Gers and the grid: Combatting air pollution in Mongolia
On an average day in Ulaanbaatar, Mongolia, the temperature doesn't rise above freezing, and in the winter, it often dips to 40 degrees below zero on the Fahrenheit scale. Many Mongolian families, including most of the population of Ulaanbaatar, live in traditional huts called yurts or gers. To stay warm, ger dwellers typically burn raw coal in individual coal stoves, contributing to increasingly dangerous levels of air pollution throughout the city.

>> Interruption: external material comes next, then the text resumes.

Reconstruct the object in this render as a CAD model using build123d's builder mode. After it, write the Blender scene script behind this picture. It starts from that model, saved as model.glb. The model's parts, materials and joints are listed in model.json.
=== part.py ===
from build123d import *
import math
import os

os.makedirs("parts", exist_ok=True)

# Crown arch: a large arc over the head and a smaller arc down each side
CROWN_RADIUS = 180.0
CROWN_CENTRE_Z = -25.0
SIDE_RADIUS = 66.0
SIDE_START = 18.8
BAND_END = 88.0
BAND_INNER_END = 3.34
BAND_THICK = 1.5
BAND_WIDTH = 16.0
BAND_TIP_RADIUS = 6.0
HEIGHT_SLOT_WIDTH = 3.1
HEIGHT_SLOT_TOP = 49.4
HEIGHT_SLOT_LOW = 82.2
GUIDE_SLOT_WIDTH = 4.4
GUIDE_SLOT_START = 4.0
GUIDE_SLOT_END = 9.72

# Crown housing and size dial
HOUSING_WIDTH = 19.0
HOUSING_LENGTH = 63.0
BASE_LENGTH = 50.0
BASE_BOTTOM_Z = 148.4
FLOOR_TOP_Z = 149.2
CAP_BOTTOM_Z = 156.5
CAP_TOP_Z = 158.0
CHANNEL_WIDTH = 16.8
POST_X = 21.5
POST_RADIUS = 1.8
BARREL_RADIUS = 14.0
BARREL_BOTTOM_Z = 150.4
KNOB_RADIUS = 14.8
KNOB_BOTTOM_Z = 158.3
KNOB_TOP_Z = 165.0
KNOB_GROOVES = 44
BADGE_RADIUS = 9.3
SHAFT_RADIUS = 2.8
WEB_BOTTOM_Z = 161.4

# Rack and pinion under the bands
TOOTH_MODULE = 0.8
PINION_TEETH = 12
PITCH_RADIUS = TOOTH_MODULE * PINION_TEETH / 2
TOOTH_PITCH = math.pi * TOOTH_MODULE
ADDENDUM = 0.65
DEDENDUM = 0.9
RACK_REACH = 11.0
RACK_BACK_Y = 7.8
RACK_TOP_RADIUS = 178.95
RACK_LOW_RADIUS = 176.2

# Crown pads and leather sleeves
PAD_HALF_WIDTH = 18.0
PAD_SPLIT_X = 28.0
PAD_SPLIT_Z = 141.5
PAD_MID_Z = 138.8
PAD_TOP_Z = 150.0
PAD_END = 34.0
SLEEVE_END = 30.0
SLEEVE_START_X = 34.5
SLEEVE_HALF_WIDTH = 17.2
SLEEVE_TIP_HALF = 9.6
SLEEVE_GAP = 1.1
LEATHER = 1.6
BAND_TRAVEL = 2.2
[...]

Three years ago, the Center for Environmental Building and Design (CEBD) at the Weitzman School of Design joined up with the Mongolian nonprofit GerHub to test out ways of making ger living more energy efficient, in hopes of cutting down on air pollution and reducing respiratory conditions in Ulaanbaatar. That work has since evolved into a series of partnerships with UNICEF Mongolia, UNICEF Office of Innovation, design partners KieranTimberlake, The North Face and Arc'teryx, and research by two Weitzman School faculty, sponsored by the Kleinman Center for Energy Policy, on the long-term prospects of decarbonization in the city. The work has included building gers in Ulaanbaatar and at the Pennovation Center, and monitoring their performance. Last year, with the support of UNICEF, the CEBD tested the efficiency of cooking, heating, and insulation products and services in ger settings in Bayankhongor, 400 miles outside of the capital. UNICEF has just funded a fourth year of work that will focus on taking what the team learned there and applying it in ger buildings in Ulaanbaatar.

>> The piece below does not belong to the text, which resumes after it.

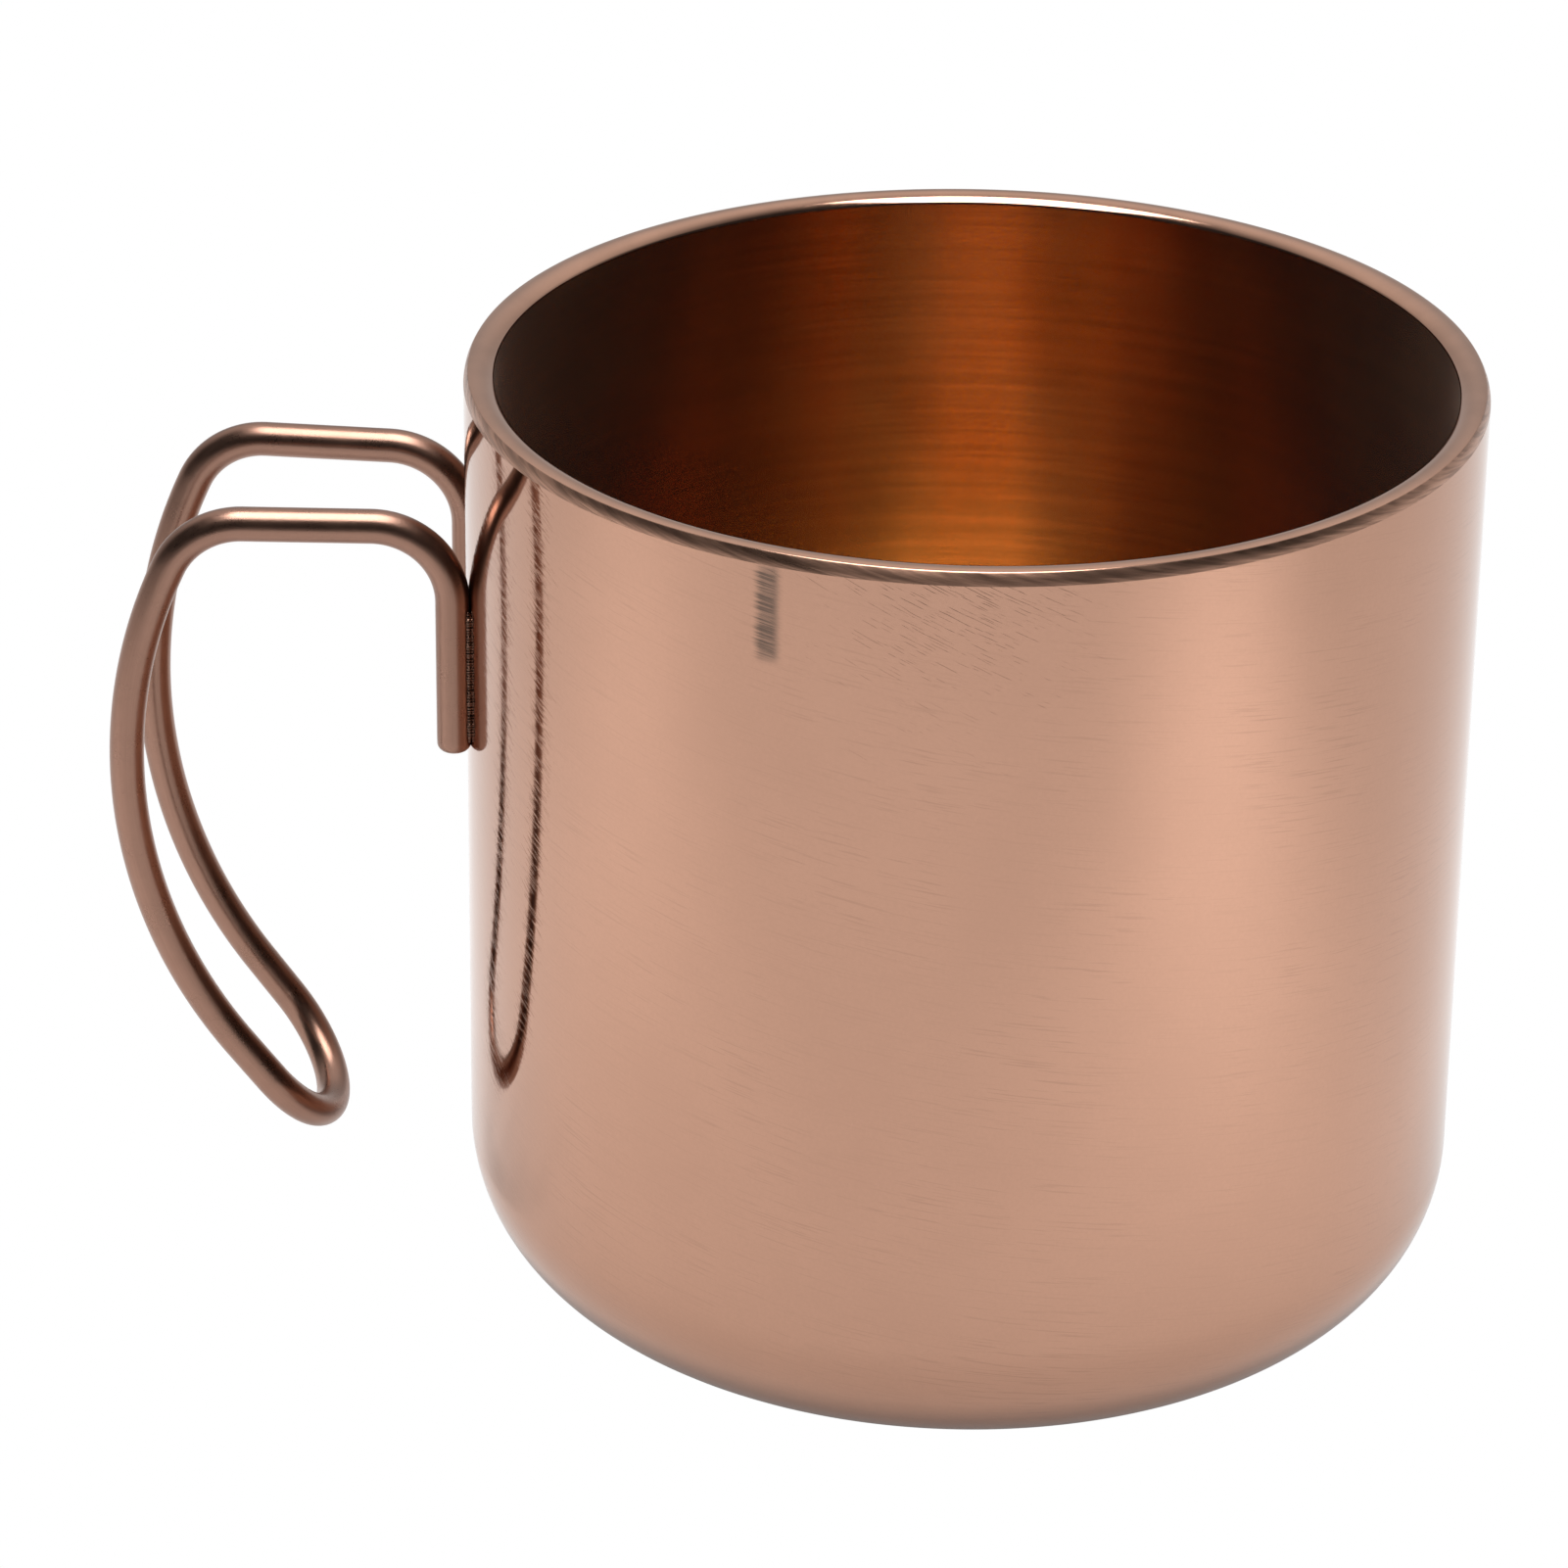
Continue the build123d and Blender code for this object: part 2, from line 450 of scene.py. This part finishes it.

"The thing that got everybody to the table is the incredible pollution in Ulaanbaatar," says Bill Braham, professor of architecture at the Weitzman School and director of the CEBD. In contrast with the leading industrialized countries, there burning coal for residential heating is the main culprit.

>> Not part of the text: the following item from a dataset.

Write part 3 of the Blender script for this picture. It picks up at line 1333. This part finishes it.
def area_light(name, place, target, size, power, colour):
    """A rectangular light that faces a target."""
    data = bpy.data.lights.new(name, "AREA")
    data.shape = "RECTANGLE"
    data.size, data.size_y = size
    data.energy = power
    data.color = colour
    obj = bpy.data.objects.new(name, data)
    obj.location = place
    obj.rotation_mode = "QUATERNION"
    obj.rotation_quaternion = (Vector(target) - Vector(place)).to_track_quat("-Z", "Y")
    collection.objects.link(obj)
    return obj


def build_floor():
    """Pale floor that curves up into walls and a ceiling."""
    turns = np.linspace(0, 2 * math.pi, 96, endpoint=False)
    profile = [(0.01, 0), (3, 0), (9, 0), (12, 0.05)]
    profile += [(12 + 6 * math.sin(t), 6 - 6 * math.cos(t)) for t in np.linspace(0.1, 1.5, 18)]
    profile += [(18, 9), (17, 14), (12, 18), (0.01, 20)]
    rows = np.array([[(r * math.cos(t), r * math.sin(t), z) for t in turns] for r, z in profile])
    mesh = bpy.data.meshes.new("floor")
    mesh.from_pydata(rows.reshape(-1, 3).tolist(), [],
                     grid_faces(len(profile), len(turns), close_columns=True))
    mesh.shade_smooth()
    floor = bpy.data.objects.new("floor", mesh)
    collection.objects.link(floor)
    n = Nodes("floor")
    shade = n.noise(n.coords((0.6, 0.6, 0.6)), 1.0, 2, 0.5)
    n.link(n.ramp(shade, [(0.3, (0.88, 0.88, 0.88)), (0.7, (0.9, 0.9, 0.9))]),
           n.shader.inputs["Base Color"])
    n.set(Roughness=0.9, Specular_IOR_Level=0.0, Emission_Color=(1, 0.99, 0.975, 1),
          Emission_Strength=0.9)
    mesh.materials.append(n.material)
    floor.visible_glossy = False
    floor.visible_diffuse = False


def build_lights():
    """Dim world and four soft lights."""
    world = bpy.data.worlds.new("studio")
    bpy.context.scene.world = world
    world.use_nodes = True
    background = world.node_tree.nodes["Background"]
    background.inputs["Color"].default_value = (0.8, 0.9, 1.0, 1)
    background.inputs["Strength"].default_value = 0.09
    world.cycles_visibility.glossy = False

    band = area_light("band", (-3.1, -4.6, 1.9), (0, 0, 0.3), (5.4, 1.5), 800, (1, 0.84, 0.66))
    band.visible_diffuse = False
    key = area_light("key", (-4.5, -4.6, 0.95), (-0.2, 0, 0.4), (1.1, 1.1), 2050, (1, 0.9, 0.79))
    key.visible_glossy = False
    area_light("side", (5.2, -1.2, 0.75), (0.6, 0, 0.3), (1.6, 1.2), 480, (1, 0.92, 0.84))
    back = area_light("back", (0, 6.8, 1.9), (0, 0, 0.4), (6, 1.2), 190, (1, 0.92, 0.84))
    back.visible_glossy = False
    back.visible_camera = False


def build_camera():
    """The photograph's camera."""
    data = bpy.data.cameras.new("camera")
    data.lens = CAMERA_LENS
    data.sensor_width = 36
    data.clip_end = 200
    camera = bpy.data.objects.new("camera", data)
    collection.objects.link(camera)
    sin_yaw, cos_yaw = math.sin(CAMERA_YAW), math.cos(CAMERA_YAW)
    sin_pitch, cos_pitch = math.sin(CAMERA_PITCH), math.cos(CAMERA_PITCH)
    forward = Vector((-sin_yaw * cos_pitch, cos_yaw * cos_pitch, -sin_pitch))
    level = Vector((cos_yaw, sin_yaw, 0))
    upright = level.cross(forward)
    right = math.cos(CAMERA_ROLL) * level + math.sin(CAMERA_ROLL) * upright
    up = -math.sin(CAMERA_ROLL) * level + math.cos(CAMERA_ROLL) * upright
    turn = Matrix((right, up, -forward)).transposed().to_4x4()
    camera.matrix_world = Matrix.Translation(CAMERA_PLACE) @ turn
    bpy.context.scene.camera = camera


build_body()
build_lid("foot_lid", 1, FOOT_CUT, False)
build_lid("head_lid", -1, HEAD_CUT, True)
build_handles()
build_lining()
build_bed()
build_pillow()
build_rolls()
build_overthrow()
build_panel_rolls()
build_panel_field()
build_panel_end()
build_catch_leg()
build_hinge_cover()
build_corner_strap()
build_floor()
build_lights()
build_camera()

One of the team's objectives, to heat a ger effectively and at a lower cost with electricity rather than coal-burning stoves, is possible, but not without obstacles, says Braham. Mongolian families are accustomed to purchasing fuel with "ready money," Braham says. Though heating their homes with electricity may save money over the course of a year, families could pay a higher monthly bill—not an easy adjustment. Additionally, it's often difficult to get gers in the outskirts of Ulaanbaatar connected to the electricity grid. And the grid itself is powered by burning coal as well, producing air pollution and greenhouse gas emissions at a larger scale.